_Directive_
From the line containing "Continue the build123d" through the line containing "wide = grain(tree, place, 1.5, 2.0)", retype each line exactly; include both end lines and nothing beyond them.

_Source records_
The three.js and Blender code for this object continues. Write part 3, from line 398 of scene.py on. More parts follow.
* * *
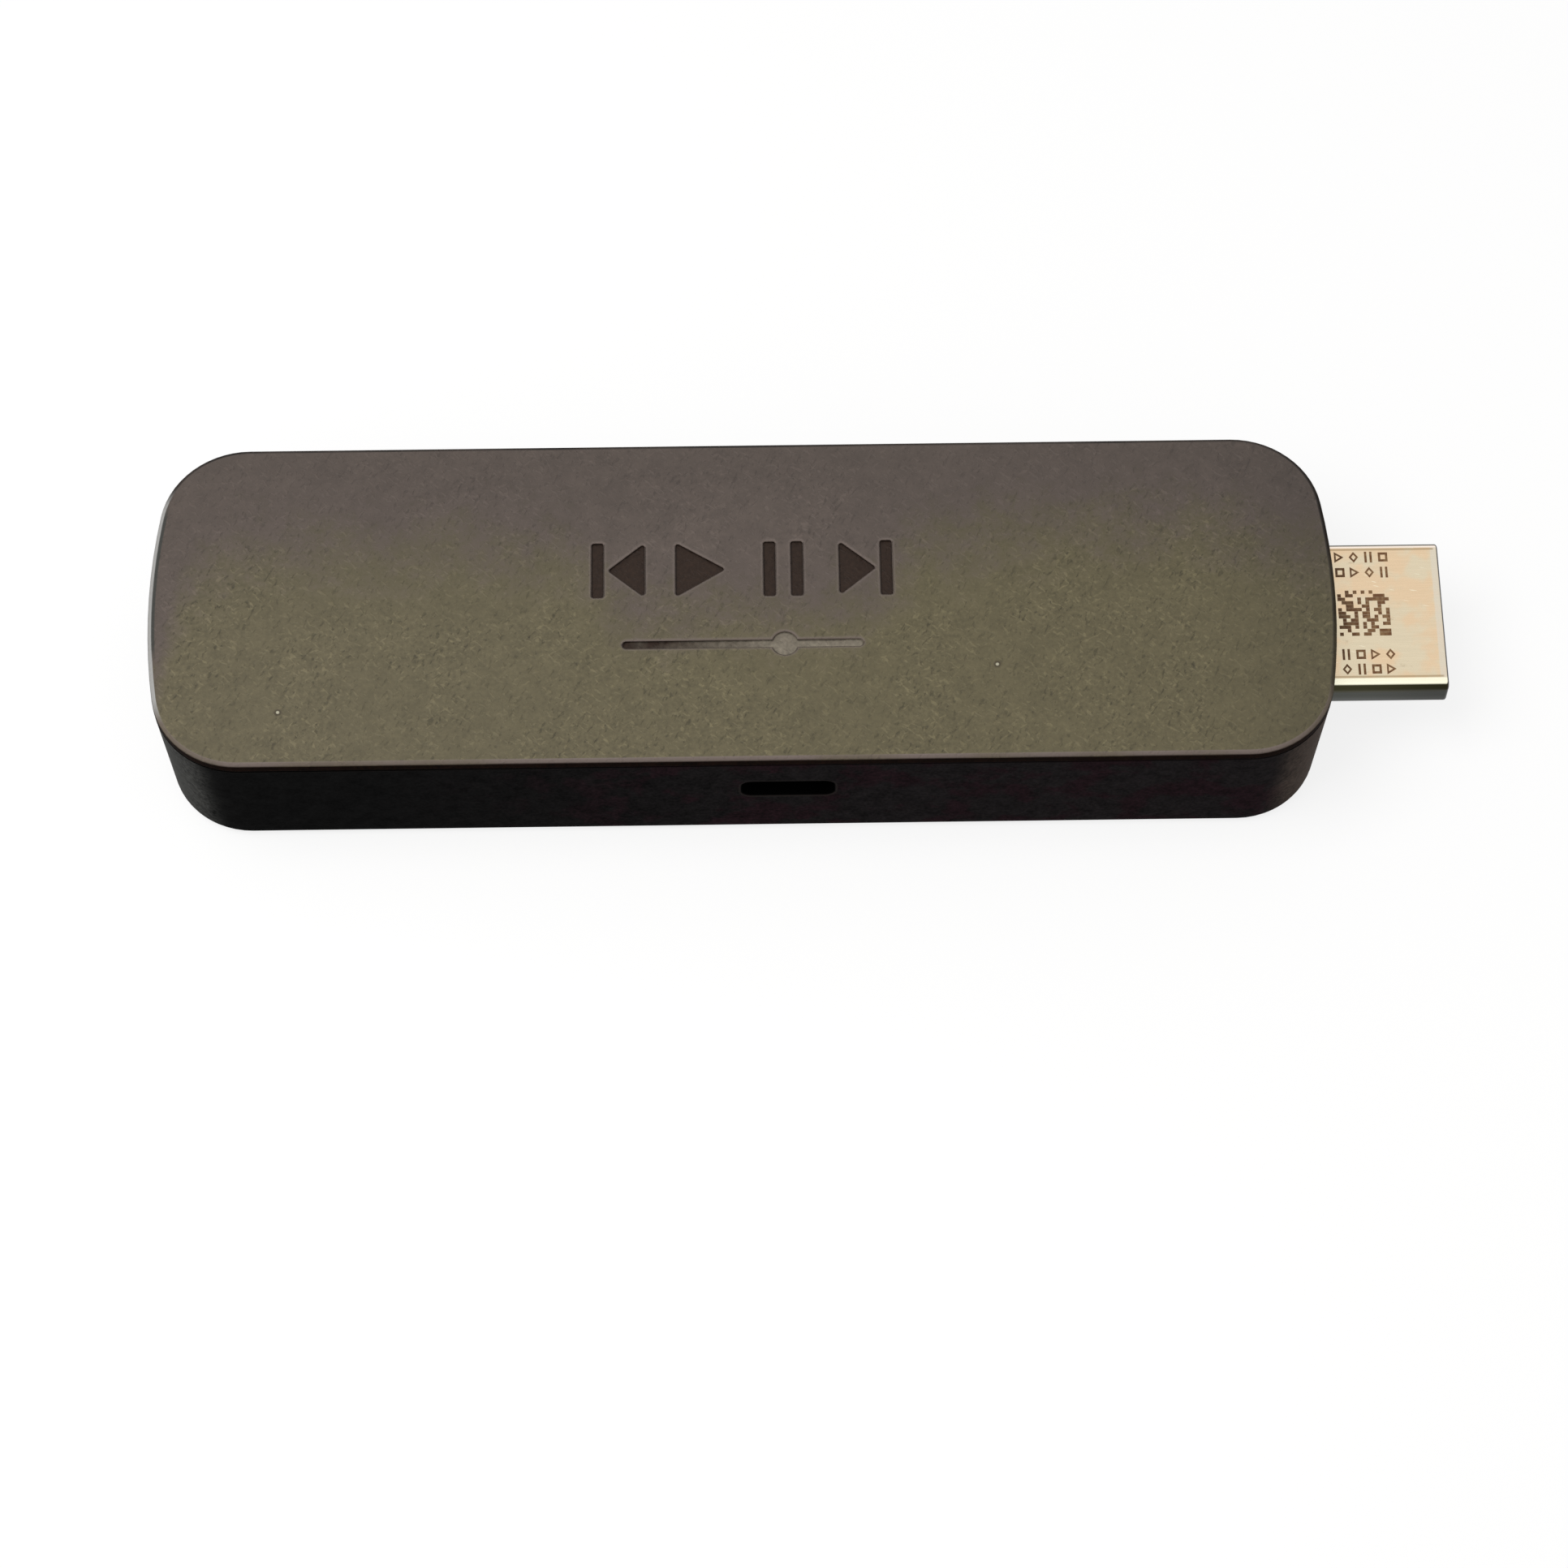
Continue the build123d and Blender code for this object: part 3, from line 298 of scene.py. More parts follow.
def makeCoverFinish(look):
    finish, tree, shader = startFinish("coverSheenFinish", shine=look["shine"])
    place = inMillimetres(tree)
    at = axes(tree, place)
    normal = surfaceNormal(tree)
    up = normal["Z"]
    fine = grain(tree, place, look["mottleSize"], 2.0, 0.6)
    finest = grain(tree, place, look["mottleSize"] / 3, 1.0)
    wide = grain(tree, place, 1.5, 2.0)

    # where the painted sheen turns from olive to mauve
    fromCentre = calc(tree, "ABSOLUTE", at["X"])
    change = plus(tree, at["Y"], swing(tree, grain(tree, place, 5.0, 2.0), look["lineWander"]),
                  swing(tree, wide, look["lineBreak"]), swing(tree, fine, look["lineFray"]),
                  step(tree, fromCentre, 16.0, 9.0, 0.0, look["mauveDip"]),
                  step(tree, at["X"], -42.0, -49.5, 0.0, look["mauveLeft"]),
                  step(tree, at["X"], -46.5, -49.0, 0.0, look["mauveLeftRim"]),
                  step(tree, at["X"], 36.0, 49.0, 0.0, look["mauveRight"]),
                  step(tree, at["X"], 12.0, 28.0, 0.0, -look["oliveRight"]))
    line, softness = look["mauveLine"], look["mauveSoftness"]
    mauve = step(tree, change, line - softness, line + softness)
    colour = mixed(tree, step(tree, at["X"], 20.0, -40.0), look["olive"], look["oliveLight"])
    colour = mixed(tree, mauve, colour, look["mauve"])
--
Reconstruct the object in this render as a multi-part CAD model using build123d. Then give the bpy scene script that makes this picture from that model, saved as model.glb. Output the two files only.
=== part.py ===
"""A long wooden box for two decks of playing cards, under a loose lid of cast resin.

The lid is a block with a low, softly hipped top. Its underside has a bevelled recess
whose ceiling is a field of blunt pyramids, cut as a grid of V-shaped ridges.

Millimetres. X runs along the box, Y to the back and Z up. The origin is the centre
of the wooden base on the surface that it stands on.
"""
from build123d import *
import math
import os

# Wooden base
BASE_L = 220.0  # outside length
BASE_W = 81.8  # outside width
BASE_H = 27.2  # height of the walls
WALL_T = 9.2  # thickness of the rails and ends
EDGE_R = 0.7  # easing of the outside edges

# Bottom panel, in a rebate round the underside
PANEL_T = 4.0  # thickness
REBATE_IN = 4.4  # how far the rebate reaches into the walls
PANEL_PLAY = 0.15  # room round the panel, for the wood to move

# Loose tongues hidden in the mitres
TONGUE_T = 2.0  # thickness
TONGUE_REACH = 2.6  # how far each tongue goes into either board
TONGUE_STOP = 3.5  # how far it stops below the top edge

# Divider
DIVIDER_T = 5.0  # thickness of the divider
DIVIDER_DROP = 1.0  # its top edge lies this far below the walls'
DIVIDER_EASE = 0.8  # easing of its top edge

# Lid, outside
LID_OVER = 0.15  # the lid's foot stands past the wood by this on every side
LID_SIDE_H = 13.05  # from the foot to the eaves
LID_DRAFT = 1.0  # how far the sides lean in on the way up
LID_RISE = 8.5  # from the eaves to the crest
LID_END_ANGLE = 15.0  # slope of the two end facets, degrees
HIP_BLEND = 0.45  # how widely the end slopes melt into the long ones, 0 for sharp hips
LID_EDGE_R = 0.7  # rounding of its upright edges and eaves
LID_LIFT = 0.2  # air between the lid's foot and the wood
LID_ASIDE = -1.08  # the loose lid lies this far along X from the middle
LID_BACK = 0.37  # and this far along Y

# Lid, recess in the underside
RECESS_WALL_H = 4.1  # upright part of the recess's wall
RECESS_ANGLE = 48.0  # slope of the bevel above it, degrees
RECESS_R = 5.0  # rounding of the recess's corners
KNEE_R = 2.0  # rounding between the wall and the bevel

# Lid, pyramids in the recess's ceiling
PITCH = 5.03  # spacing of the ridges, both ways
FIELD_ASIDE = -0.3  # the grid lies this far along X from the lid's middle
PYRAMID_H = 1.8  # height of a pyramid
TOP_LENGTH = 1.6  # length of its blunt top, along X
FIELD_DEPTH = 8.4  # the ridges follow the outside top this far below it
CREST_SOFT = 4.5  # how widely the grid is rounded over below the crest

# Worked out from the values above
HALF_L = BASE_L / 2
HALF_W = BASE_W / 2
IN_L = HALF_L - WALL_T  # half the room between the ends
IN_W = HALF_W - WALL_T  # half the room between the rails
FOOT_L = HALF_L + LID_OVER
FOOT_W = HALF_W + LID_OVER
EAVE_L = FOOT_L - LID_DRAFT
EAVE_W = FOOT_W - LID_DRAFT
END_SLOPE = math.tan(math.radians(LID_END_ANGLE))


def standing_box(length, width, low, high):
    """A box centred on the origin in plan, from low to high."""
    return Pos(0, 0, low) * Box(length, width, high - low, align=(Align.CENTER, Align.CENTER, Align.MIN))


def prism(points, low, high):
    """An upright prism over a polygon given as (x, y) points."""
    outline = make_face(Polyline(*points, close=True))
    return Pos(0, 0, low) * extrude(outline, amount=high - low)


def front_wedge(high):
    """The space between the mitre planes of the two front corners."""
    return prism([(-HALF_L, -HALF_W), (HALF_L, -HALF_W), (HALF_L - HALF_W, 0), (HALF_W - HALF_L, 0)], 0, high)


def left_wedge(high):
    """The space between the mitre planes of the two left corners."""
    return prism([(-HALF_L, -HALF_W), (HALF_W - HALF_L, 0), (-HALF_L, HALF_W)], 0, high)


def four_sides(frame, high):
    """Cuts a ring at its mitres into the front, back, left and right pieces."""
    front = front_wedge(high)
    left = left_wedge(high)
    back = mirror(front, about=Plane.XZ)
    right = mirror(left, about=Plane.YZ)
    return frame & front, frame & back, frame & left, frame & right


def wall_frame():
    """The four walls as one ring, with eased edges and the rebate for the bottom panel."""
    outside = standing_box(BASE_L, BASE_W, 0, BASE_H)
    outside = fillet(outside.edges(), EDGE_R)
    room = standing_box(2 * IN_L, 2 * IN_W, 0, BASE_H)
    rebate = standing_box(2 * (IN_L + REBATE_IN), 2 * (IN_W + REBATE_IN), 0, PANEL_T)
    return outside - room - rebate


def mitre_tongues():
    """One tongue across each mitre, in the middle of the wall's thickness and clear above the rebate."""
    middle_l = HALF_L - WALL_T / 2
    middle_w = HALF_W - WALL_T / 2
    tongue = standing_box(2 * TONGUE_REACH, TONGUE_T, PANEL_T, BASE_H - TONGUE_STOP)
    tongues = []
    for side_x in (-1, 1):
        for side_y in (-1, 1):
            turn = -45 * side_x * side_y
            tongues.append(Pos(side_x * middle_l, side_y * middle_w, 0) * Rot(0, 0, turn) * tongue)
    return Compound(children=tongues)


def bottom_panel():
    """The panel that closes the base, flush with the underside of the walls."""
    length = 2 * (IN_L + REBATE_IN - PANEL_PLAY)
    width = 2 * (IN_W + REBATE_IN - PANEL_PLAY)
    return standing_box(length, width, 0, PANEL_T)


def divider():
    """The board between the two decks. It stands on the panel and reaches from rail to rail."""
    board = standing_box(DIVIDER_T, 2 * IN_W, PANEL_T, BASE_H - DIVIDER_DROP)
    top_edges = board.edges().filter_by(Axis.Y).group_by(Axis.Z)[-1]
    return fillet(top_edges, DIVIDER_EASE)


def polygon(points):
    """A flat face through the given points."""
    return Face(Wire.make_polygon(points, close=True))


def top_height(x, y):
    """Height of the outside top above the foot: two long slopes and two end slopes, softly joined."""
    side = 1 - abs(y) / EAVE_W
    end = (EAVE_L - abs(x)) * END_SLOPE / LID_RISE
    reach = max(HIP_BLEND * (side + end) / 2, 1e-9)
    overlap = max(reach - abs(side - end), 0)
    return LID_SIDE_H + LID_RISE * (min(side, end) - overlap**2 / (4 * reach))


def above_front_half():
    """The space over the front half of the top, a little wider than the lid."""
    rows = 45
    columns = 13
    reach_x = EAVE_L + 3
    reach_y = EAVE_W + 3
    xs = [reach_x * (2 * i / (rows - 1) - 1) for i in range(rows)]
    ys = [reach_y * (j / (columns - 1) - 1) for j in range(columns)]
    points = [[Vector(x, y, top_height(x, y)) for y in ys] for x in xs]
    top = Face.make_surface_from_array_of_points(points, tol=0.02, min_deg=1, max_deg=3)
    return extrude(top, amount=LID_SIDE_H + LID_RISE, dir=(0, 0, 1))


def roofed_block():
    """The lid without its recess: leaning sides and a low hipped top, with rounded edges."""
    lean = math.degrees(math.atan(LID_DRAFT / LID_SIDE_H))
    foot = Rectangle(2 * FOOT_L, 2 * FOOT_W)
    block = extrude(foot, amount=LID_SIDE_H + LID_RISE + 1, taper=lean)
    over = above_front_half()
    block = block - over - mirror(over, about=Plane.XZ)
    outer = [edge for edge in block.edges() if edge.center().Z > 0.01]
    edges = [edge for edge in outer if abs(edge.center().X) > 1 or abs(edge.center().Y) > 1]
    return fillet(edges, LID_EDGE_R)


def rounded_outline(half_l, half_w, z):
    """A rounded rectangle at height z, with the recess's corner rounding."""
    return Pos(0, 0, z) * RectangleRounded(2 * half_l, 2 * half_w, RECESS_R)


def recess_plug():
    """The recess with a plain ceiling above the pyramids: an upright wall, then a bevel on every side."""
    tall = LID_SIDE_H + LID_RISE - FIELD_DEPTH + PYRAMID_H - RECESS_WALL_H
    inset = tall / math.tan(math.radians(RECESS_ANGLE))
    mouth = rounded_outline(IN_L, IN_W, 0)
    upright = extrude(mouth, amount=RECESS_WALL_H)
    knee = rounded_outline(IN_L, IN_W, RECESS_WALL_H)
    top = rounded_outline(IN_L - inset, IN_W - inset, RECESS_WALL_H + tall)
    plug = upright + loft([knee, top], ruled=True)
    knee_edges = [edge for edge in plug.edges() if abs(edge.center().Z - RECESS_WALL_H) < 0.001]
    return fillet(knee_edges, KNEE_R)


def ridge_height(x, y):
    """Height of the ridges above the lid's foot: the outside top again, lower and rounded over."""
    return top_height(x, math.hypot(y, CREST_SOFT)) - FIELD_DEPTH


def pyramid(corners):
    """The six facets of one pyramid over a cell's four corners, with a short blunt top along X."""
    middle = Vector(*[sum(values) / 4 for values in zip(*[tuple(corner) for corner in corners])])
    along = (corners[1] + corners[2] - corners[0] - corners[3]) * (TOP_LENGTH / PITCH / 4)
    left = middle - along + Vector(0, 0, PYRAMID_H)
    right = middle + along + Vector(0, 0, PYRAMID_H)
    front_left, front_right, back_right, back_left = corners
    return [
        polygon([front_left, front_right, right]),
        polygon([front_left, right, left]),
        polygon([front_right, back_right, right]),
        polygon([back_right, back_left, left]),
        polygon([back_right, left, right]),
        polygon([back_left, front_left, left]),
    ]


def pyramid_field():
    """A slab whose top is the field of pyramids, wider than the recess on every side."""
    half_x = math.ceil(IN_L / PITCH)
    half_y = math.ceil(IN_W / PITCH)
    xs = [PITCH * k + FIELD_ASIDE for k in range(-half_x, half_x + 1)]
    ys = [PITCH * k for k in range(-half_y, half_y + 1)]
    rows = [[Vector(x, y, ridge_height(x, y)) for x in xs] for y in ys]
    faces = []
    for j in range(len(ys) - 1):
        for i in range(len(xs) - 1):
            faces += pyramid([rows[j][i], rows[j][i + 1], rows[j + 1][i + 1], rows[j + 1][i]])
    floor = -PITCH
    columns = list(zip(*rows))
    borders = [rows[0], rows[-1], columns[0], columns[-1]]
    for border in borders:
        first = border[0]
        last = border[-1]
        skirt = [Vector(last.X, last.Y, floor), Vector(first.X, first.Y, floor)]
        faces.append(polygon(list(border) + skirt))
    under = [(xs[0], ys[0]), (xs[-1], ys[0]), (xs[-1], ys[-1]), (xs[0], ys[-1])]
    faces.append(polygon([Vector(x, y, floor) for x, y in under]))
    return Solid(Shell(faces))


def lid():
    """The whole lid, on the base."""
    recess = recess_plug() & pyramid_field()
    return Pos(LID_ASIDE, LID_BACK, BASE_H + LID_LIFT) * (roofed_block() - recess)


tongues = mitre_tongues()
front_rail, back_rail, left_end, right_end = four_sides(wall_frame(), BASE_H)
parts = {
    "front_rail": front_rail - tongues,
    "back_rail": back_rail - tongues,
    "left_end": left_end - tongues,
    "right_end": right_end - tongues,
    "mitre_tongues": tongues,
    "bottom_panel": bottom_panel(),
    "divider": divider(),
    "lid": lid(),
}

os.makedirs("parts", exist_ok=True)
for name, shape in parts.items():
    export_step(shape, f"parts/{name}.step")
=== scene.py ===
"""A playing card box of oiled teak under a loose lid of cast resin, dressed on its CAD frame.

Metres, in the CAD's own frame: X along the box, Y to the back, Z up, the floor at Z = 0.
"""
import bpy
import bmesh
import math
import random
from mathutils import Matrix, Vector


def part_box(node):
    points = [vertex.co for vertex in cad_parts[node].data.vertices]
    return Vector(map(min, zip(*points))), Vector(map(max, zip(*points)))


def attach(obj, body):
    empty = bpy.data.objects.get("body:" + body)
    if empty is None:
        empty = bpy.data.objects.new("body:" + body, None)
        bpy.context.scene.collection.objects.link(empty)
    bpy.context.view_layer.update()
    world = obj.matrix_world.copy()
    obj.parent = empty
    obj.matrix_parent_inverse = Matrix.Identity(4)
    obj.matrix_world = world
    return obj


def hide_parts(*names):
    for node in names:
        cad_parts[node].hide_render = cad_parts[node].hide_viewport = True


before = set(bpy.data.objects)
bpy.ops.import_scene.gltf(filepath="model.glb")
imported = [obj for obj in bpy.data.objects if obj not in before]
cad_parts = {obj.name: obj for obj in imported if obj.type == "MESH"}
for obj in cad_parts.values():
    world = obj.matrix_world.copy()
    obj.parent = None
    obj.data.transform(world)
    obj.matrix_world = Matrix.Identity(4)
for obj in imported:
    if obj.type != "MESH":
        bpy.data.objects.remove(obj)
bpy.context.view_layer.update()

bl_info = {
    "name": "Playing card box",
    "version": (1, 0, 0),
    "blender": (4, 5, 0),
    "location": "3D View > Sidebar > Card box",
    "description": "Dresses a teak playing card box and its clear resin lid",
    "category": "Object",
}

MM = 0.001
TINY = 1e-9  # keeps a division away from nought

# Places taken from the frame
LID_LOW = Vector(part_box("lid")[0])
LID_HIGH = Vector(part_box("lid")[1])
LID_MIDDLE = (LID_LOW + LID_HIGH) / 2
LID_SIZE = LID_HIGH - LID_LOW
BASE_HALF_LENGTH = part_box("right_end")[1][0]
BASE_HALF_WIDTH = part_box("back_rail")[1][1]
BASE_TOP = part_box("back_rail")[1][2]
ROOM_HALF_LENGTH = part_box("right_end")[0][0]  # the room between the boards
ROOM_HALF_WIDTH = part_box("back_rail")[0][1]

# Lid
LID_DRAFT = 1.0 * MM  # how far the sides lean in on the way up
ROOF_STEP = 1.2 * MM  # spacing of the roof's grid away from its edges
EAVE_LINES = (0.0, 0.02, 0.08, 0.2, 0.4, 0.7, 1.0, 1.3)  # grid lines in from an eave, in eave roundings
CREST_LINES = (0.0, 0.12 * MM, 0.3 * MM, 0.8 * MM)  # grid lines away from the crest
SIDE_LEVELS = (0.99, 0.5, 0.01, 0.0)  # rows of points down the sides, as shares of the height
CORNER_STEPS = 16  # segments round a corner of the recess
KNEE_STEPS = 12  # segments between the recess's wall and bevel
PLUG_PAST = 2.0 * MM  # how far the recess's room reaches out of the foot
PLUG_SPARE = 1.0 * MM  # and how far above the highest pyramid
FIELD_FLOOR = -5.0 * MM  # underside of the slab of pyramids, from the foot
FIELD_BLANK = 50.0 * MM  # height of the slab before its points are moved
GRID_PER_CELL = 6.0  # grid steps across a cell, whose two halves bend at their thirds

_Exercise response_
Continue the build123d and Blender code for this object: part 3, from line 298 of scene.py. More parts follow.
def makeCoverFinish(look):
    finish, tree, shader = startFinish("coverSheenFinish", shine=look["shine"])
    place = inMillimetres(tree)
    at = axes(tree, place)
    normal = surfaceNormal(tree)
    up = normal["Z"]
    fine = grain(tree, place, look["mottleSize"], 2.0, 0.6)
    finest = grain(tree, place, look["mottleSize"] / 3, 1.0)
    wide = grain(tree, place, 1.5, 2.0)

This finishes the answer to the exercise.